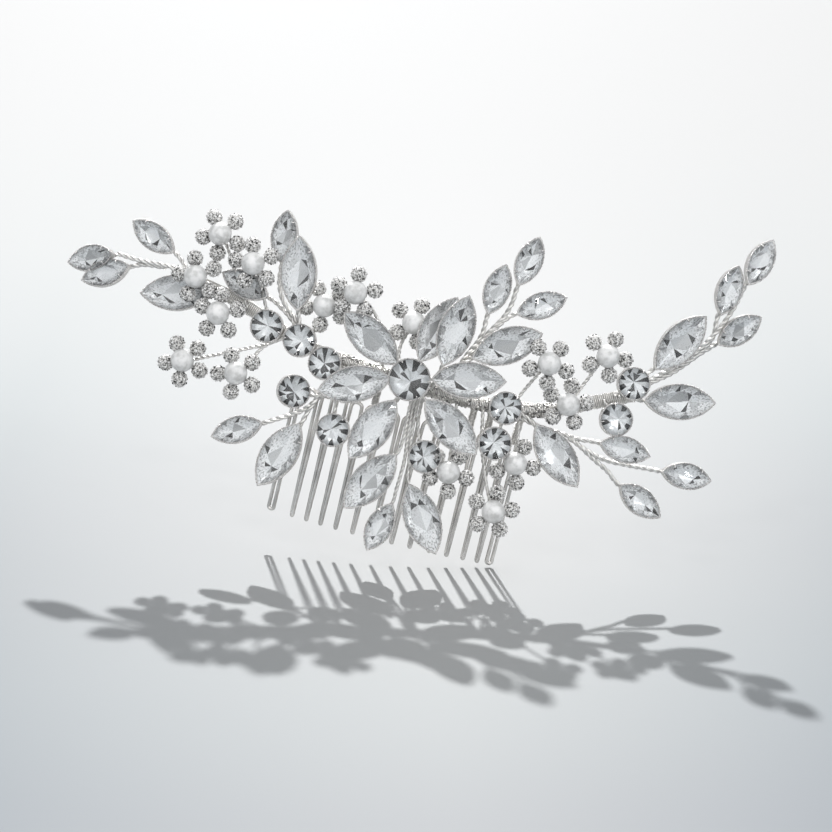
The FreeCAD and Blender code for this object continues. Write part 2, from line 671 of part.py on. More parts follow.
# ---------------------------------------------------------------- checks and export

for obj in doc.Objects:
    if "Invalid" in obj.State or "Error" in obj.State:
        raise RuntimeError(f"{obj.Name} failed to recompute: {obj.State}")
for obj in NODES:
    if obj.Shape.isNull() or not obj.Shape.isValid():
        raise RuntimeError(f"{obj.Label} has no valid shape")

os.makedirs("parts", exist_ok=True)
for obj in NODES:
    obj.Shape.exportStep(f"parts/{obj.Label}.step")
print(len(NODES), "sub-parts")
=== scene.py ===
import math
import random

import bpy
import numpy as np
from mathutils import Matrix, Quaternion, Vector


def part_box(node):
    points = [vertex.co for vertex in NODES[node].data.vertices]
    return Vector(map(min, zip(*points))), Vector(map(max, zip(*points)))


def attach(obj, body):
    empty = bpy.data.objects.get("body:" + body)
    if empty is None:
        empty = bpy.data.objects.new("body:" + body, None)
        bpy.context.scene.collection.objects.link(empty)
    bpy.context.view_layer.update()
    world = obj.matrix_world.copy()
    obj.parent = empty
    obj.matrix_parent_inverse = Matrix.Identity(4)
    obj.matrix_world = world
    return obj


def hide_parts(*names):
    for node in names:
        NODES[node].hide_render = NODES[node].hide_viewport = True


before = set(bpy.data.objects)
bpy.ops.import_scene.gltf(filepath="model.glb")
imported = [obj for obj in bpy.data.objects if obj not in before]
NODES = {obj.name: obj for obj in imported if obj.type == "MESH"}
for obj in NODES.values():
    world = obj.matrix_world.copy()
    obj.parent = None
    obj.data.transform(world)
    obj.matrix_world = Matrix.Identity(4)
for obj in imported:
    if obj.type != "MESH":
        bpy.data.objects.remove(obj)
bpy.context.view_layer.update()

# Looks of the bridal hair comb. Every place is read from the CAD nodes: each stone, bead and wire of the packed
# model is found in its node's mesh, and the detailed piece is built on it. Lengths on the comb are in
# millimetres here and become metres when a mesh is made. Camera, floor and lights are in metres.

MM = 0.001
random.seed(7)
FULL_TURN = 2 * math.pi
TINY = 1e-12
SAME_PLANE = 0.9997  # cosine of the largest angle between neighbouring triangles of one flat face


# ---------------------------------------------------------------- reading the CAD solids

def joined(count, left, right):
    """Label of each of a number of items, the same for items that pairs (left, right) join together."""
    label = np.arange(count)
    while True:
        lower = label.copy()
        np.minimum.at(lower, left, label[right])
        np.minimum.at(lower, right, label[left])
        lower = lower[lower]
        if (lower == label).all():
            return label
        label = lower


def solids_of(node):
    """Separate solids of a CAD node, each as (points in millimetres, triangles)."""
    mesh = NODES[node].data
    coords = np.empty(len(mesh.vertices) * 3)
    mesh.vertices.foreach_get("co", coords)
    points, index = np.unique(np.round(coords.reshape(-1, 3) / MM, 5), axis=0, return_inverse=True)
    mesh.calc_loop_triangles()
    corners = np.empty(len(mesh.loop_triangles) * 3, int)
    mesh.loop_triangles.foreach_get("vertices", corners)
    triangles = index.ravel()[corners.reshape(-1, 3)]
    label = joined(len(points), triangles[:, :2].ravel(), triangles[:, 1:].ravel())
    solids = []
    for first in np.unique(label):
        keep = label == first
        renumber = np.cumsum(keep) - 1
        solids.append((points[keep], renumber[triangles[keep[triangles[:, 0]]]]))
    return solids


def flat_faces(points, triangles):
    """Flat faces of a solid, largest first, as (area, outward normal, indices of its points)."""
    a, b, c = (points[triangles[:, i]] for i in range(3))
    cross = np.cross(b - a, c - a)
    area = np.linalg.norm(cross, axis=1) / 2
    normal = cross / np.maximum(2 * area, TINY)[:, None]
    edges = np.sort(triangles[:, [[0, 1], [1, 2], [2, 0]]].reshape(-1, 2), axis=1)
    owner = np.repeat(np.arange(len(triangles)), 3)
    order = np.lexsort((edges[:, 1], edges[:, 0]))
    edges, owner = edges[order], owner[order]
    same = (edges[1:] == edges[:-1]).all(axis=1)
    left, right = owner[:-1][same], owner[1:][same]
    level = (normal[left] * normal[right]).sum(axis=1) > SAME_PLANE
    label = joined(len(triangles), left[level], right[level])
    faces = []
    for first in np.unique(label):
        members = label == first
        way = cross[members].sum(axis=0)
        if np.linalg.norm(way) > 1e-6:
            faces.append((area[members].sum(), way / np.linalg.norm(way), np.unique(triangles[members])))
    return sorted(faces, key=lambda face: -face[0])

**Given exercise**
Copy out the full listing exactly.

**The reply**
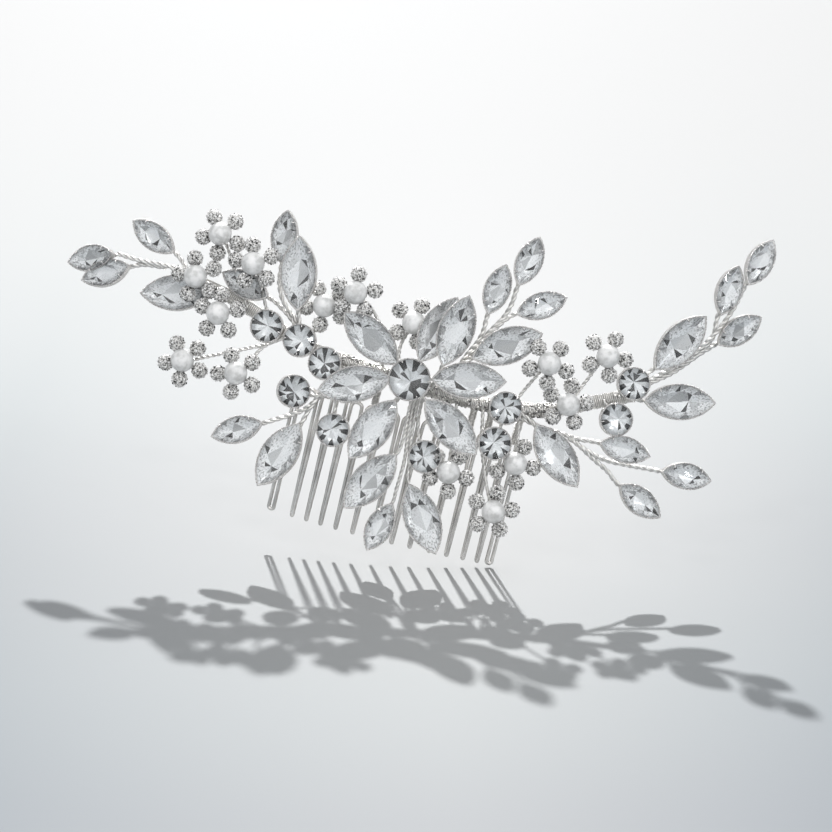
The FreeCAD and Blender code for this object continues. Write part 2, from line 671 of part.py on. More parts follow.
# ---------------------------------------------------------------- checks and export

for obj in doc.Objects:
    if "Invalid" in obj.State or "Error" in obj.State:
        raise RuntimeError(f"{obj.Name} failed to recompute: {obj.State}")
for obj in NODES:
    if obj.Shape.isNull() or not obj.Shape.isValid():
        raise RuntimeError(f"{obj.Label} has no valid shape")

os.makedirs("parts", exist_ok=True)
for obj in NODES:
    obj.Shape.exportStep(f"parts/{obj.Label}.step")
print(len(NODES), "sub-parts")
=== scene.py ===
import math
import random

import bpy
import numpy as np
from mathutils import Matrix, Quaternion, Vector


def part_box(node):
    points = [vertex.co for vertex in NODES[node].data.vertices]
    return Vector(map(min, zip(*points))), Vector(map(max, zip(*points)))


def attach(obj, body):
    empty = bpy.data.objects.get("body:" + body)
    if empty is None:
        empty = bpy.data.objects.new("body:" + body, None)
        bpy.context.scene.collection.objects.link(empty)
    bpy.context.view_layer.update()
    world = obj.matrix_world.copy()
    obj.parent = empty
    obj.matrix_parent_inverse = Matrix.Identity(4)
    obj.matrix_world = world
    return obj


def hide_parts(*names):
    for node in names:
        NODES[node].hide_render = NODES[node].hide_viewport = True


before = set(bpy.data.objects)
bpy.ops.import_scene.gltf(filepath="model.glb")
imported = [obj for obj in bpy.data.objects if obj not in before]
NODES = {obj.name: obj for obj in imported if obj.type == "MESH"}
for obj in NODES.values():
    world = obj.matrix_world.copy()
    obj.parent = None
    obj.data.transform(world)
    obj.matrix_world = Matrix.Identity(4)
for obj in imported:
    if obj.type != "MESH":
        bpy.data.objects.remove(obj)
bpy.context.view_layer.update()

# Looks of the bridal hair comb. Every place is read from the CAD nodes: each stone, bead and wire of the packed
# model is found in its node's mesh, and the detailed piece is built on it. Lengths on the comb are in
# millimetres here and become metres when a mesh is made. Camera, floor and lights are in metres.

MM = 0.001
random.seed(7)
FULL_TURN = 2 * math.pi
TINY = 1e-12
SAME_PLANE = 0.9997  # cosine of the largest angle between neighbouring triangles of one flat face


# ---------------------------------------------------------------- reading the CAD solids

def joined(count, left, right):
    """Label of each of a number of items, the same for items that pairs (left, right) join together."""
    label = np.arange(count)
    while True:
        lower = label.copy()
        np.minimum.at(lower, left, label[right])
        np.minimum.at(lower, right, label[left])
        lower = lower[lower]
        if (lower == label).all():
            return label
        label = lower


def solids_of(node):
    """Separate solids of a CAD node, each as (points in millimetres, triangles)."""
    mesh = NODES[node].data
    coords = np.empty(len(mesh.vertices) * 3)
    mesh.vertices.foreach_get("co", coords)
    points, index = np.unique(np.round(coords.reshape(-1, 3) / MM, 5), axis=0, return_inverse=True)
    mesh.calc_loop_triangles()
    corners = np.empty(len(mesh.loop_triangles) * 3, int)
    mesh.loop_triangles.foreach_get("vertices", corners)
    triangles = index.ravel()[corners.reshape(-1, 3)]
    label = joined(len(points), triangles[:, :2].ravel(), triangles[:, 1:].ravel())
    solids = []
    for first in np.unique(label):
        keep = label == first
        renumber = np.cumsum(keep) - 1
        solids.append((points[keep], renumber[triangles[keep[triangles[:, 0]]]]))
    return solids


def flat_faces(points, triangles):
    """Flat faces of a solid, largest first, as (area, outward normal, indices of its points)."""
    a, b, c = (points[triangles[:, i]] for i in range(3))
    cross = np.cross(b - a, c - a)
    area = np.linalg.norm(cross, axis=1) / 2
    normal = cross / np.maximum(2 * area, TINY)[:, None]
    edges = np.sort(triangles[:, [[0, 1], [1, 2], [2, 0]]].reshape(-1, 2), axis=1)
    owner = np.repeat(np.arange(len(triangles)), 3)
    order = np.lexsort((edges[:, 1], edges[:, 0]))
    edges, owner = edges[order], owner[order]
    same = (edges[1:] == edges[:-1]).all(axis=1)
    left, right = owner[:-1][same], owner[1:][same]
    level = (normal[left] * normal[right]).sum(axis=1) > SAME_PLANE
    label = joined(len(triangles), left[level], right[level])
    faces = []
    for first in np.unique(label):
        members = label == first
        way = cross[members].sum(axis=0)
        if np.linalg.norm(way) > 1e-6:
            faces.append((area[members].sum(), way / np.linalg.norm(way), np.unique(triangles[members])))
    return sorted(faces, key=lambda face: -face[0])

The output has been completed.